Katherine Mowry LaCugna, in her book God for Us, puts it in a way that I had never seen expressed better.  She said, and I paraphrase, the problem with the church is this – the problem is that no other institution in this world is making the claim that the church does, that it is based on the values of the reign of God.

You know, no one expects Facebook or Apple to reflect in any way the life, ministry, and death of Jesus as its core values; the preferential option for those who are in the margins, or expect them to make room for those who had been kept in the margins for so long. Unfortunately, I have seen more attempts to break the sins that bound us, from sexism to homophobia and racism from Google and Starbucks that I have probably seen in our Christian church.

Lately, the problem I see with our churches is that we see in them, all the sins and failures we observe in culture and society today. We are not even attempting to make changes anymore. We take refuge or hide in the humanity of the church in saying that it is made of people, sinful people, to turn the face the other way and allow their sins to continue…and It is apparent, at least to me, and my experience of it, that the church makes all efforts to continue to keep its white privilege, sexism, and economic inequality as its core values.

And this is not about cultural superiority or a higher moral standing, nor I imagine this as being anything new. It is, after all, as Catherine Mowry LaCugna implied, about being at least consistent, consistent with what we do and what we call ourselves.

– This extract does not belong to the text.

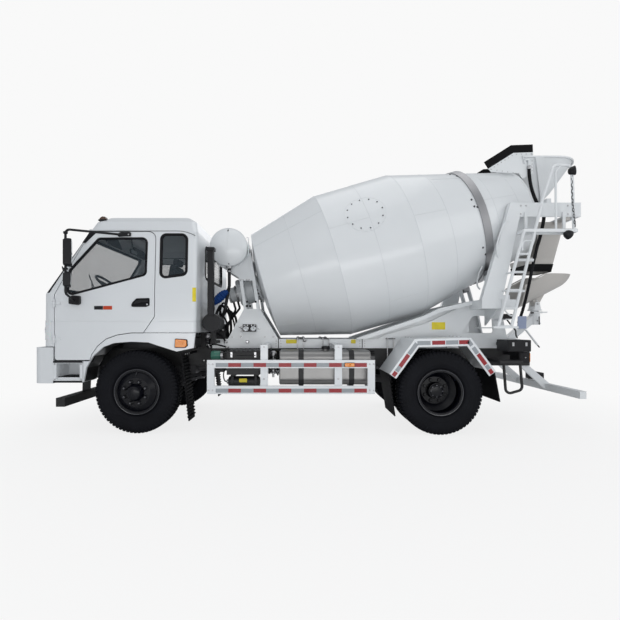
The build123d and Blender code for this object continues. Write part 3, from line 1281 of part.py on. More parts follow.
def chute():
    """The trough: a half-round channel with a ladle end under the outlet, on a lug with the tilt pin's bore."""
    slope = math.radians(CHUTE_SLOPE)
    reach = (CATCH_X - CHUTE_END_X + 200) / math.cos(slope)
    low_end = (CATCH_X - reach * math.cos(slope), 0, CATCH_Z - reach * math.sin(slope))
    catch = (CATCH_X, 0, CATCH_Z)
    skin = rod(low_end, catch, CHUTE_R) + Pos(*catch) * Sphere(CHUTE_R)
    skin -= rod(low_end, catch, CHUTE_R - CHUTE_WALL) + Pos(*catch) * Sphere(CHUTE_R - CHUTE_WALL)
    edge_x = CATCH_X - (CATCH_Z - CHUTE_RIM_Z) / math.tan(slope)
    edge_z = CATCH_Z - (CATCH_X - CHUTE_END_X) * math.tan(slope)
    keep = side_plate([(CATCH_X + 400, CHUTE_RIM_Z), (edge_x, CHUTE_RIM_Z), (CHUTE_END_X, edge_z),
                       (CHUTE_END_X, 1400), (CATCH_X + 400, 1400)], -400, 400)
    trough = skin & keep
    lug = side_plate([(CHUTE_AXIS_X - 28, CHUTE_PIN_Z - 16), (CHUTE_AXIS_X + 28, CHUTE_PIN_Z - 16),
                      (CHUTE_AXIS_X + 150, 1900),
                      (CHUTE_AXIS_X - 120, 1900)], -58, 58)
    lug += rod((CHUTE_AXIS_X, -58, CHUTE_PIN_Z), (CHUTE_AXIS_X, 58, CHUTE_PIN_Z), 32)
    lug -= rod((CHUTE_AXIS_X, -80, CHUTE_PIN_Z), (CHUTE_AXIS_X, 80, CHUTE_PIN_Z), 15 + RUN_GAP)
    lug -= rod(low_end, catch, CHUTE_R - CHUTE_WALL / 2) + Pos(*catch) * Sphere(CHUTE_R - CHUTE_WALL / 2)
    return trough + lug


put("subframe", subframe() + chute_column())
put("chute_yoke", chute_yoke())
put("chute", chute())


# Ladder and platform
LADDER_Y = 1000.0
FLOOR_STEP_Z = 2596.0
LADDER_R = 19.0
PLATFORM_FRONT = 4908.0
PLATFORM_REAR = 5599.0
# x and z of the ladder's front and rear rails at the foot, and of the rear rail at the hand loop
FRONT_RAIL = [(4593, 1350), (4880, 2404), (4925, FLOOR_STEP_Z - 20)]
REAR_RAIL = [(4762, 1350), (5168, 3005), (5298, 3418), (5532, 3406), (5560, FLOOR_STEP_Z)]
RUNGS = (1350.0, 1582.0, 1814.0, 2045.0, 2277.0)
LADDER_LEAN = (REAR_RAIL[1][0] - REAR_RAIL[0][0]) / (REAR_RAIL[1][1] - REAR_RAIL[0][1])


def ladder():
    """The ladder on the driver's side with the platform and hand loop at its head."""
    y = -LADDER_Y
    rails = tube([(x, y, z) for x, z in FRONT_RAIL], LADDER_R, 60)
    rails += tube([(x, y, z) for x, z in REAR_RAIL], LADDER_R, 70)
    for z in RUNGS:
        front = FRONT_RAIL[0][0] + (z - FRONT_RAIL[0][1]) * (FRONT_RAIL[1][0] - FRONT_RAIL[0][0]) / (
            FRONT_RAIL[1][1] - FRONT_RAIL[0][1])
        rear = REAR_RAIL[0][0] + (z - REAR_RAIL[0][1]) * LADDER_LEAN
        rails += rod((front, y, z), (rear, y, z), 14)
    inner = -POST_Y - POST_WIDTH / 2
    floor = box(PLATFORM_FRONT, PLATFORM_REAR, y - LADDER_R, inner - 4, FLOOR_STEP_Z - 40, FLOOR_STEP_Z)
    floor -= box(PLATFORM_FRONT + 8, PLATFORM_REAR - 8, y - LADDER_R + 8, inner - 12, FLOOR_STEP_Z - 50,
                 FLOOR_STEP_Z - 6)
    post = tube([(5330, y, FLOOR_STEP_Z), (5325, y, 3330), (5400, y, 3414)], 14, 50)
    foot = box(4520, 4840, y - LADDER_R - 6, -FRAME_Y, 1325, 1340)
    foot += box(4520, 4840, y - LADDER_R - 6, y + LADDER_R + 6, 1325, 1352)
    hangers = box(5000, 5040, inner - 18, inner, FLOOR_STEP_Z - 40, ARM_LOW + 60)
    hangers += box(5500, 5540, inner - 18, inner, FLOOR_STEP_Z - 40, ARM_LOW + 60)
    stays = rod((4719, y, 1814), (4719, inner, 1814), 12) + rod((4776, y, 2045), (4776, inner, 2045), 12)
    return rails + floor + post + foot + hangers + stays


put("ladder", ladder())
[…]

The main problem that we have as a church, is that we are not being consistent with the Values of the Kingdom of GOD. Should we decide one day to be followers of Jesus, who saved this world through self-emptying, who preached inclusion of those in the margins of society, and re-interpreted the Law as emphasizing its focus on human wholeness and authenticity —  then and only then, will we proclaim and embody the Kingdom of God calling for and striving for Justice everywhere. Amen.